By considering these factors, businesses can develop a comprehensive and effective SWOT analysis that helps them identify their strengths, weaknesses, opportunities, and threats, and develop strategies to improve their performance and achieve their goals.

What is the frequency to do one?

The frequency of SWOT analysis depends on several factors, such as the size of the business, the complexity of its operations, and the nature of the industry in which it operates. Generally, SWOT analysis should be done on a regular basis, such as once a year or once every two years. However, businesses should also consider conducting a SWOT analysis whenever there are significant changes in the market or in their operations, such as the introduction of a new product or service, a merger or acquisition, or a change in regulatory or economic conditions.

What should be your outcome?

The outcome of a SWOT analysis should be a comprehensive understanding of the business’s current position in the market and its internal and external factors that affect its performance. Based on this analysis, businesses should develop specific strategies to leverage their strengths and opportunities, mitigate their weaknesses, and address their threats, and the strategies should be specific, measurable, achievable, relevant, and time-bound (SMART). They should be practical and actionable and should align with the business’s overall goals and objectives.

It also provides businesses with a framework for making informed decisions about resource allocation, market entry, product development, and other key business activities.

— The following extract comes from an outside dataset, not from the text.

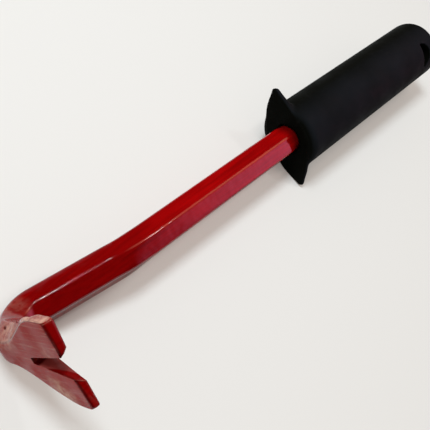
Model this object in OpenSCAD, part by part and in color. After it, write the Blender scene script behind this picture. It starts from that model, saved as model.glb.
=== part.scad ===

The results of a SWOT analysis should be a roadmap for the business’s success. It should provide a clear direction for the business and help it stay relevant and adaptable to changes in the market and the business environment.

Example of a SWOT analysis:

Let’s consider an example of a small retail business that sells clothing and accessories. Here is a sample SWOT analysis:

Strengths:

·        Strong brand recognition

·        High-quality products

·        Good customer service

·        Experienced staff

Weaknesses:

·        Limited product range

·        Limited online presence

·        High prices compared to competitors

·        Limited marketing budget

Opportunities:

·        Expansion into new markets

·        Introduction of new products

·        Investment in online presence

·        Strategic partnerships with other retailers

Threats:

·        Increasing competition from other retailers

·        Economic downturns affecting consumer spending

·        Changes in consumer trends

·        Supply chain disruptions

Based on this SWOT analysis, the business could develop several strategies to improve its performance. For example, it could consider expanding its product range, investing in online marketing, and developing strategic partnerships with other retailers to increase its market share and mitigate potential threats.

In conclusion, SWOT analysis is an important tool for businesses to develop a clear understanding of their position in the market and identify potential opportunities and threats. By conducting a SWOT analysis on a regular basis, businesses can develop strategies to improve their performance, capitalize on opportunities, and mitigate potential threats.